The girl was in a terrible condition. In her fright she had torn out huge masses of hair, so that one side of her head is almost naked of hair. She was in a very sad state for the whole of the week-end, but is now, fortunately, a great deal better. After a wash and a good warm meal the boy seemed almost his natural self.

No one is to blame in any way for the occurrence, which might have happed to anyone’s children. We are asked to contradict the absurd and wicked rumour that either of the parents were at any place of amusement that evening; as a matter of fact, they searched from 5 p.m. to 3 a.m., and a search was again started as soon as daylight appeared.

Rushden Argus, 20th February 1914, transcribed by Kay Collins

Lost - Two Rushden Children's Night's Lodgings

Two Rushden children passed a very unpleasant night on Friday, and were released from their involuntary prison-house at eight o'clock on Saturday morning in a very distressed condition.
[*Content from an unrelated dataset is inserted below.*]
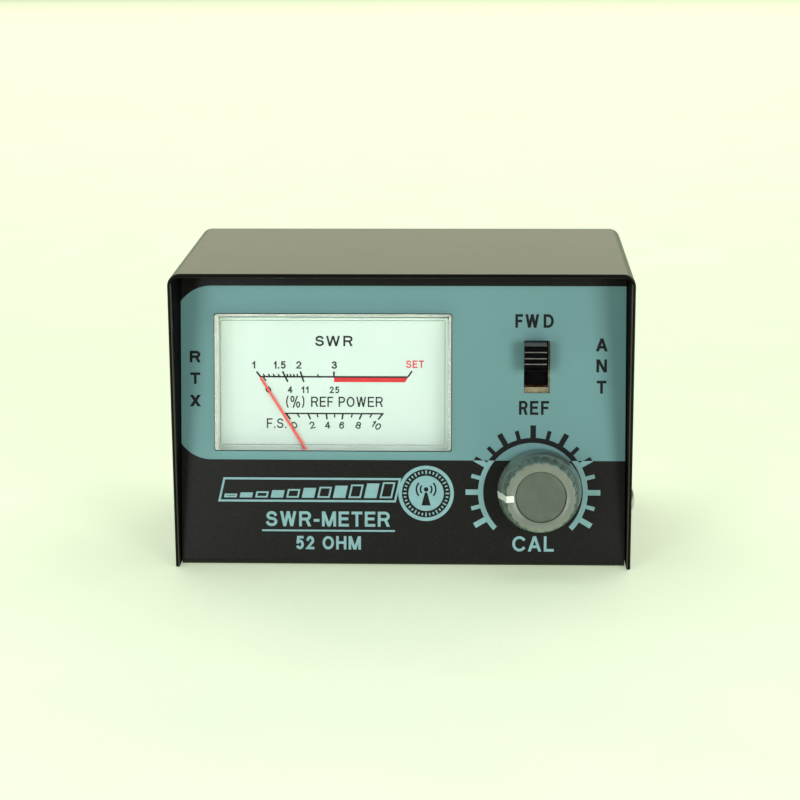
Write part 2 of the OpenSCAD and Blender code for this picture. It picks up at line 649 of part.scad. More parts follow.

The children, named respectively Willie Ayres, aged four years, of 6, Dell-place; and a little girl, named Rockingham, aged five years, of 7, Dell-place, were reported to the police as missing on Friday evening. Search was made in various directions, but no trace of the missing little ones could be found

About eight o'clock on Saturday morning, however, Mr. Ayres, who is the caretaker of the Succoth Baptist Chapel, and father of one of the missing children, heard cries of children coming from the lavatory of the chapel, which he had looked on the previous evening. On opening the door he found the two missing children, partly undressed, and crying pitifully.

The little ones were quickly restored to their homes, and comforted as soon as possible.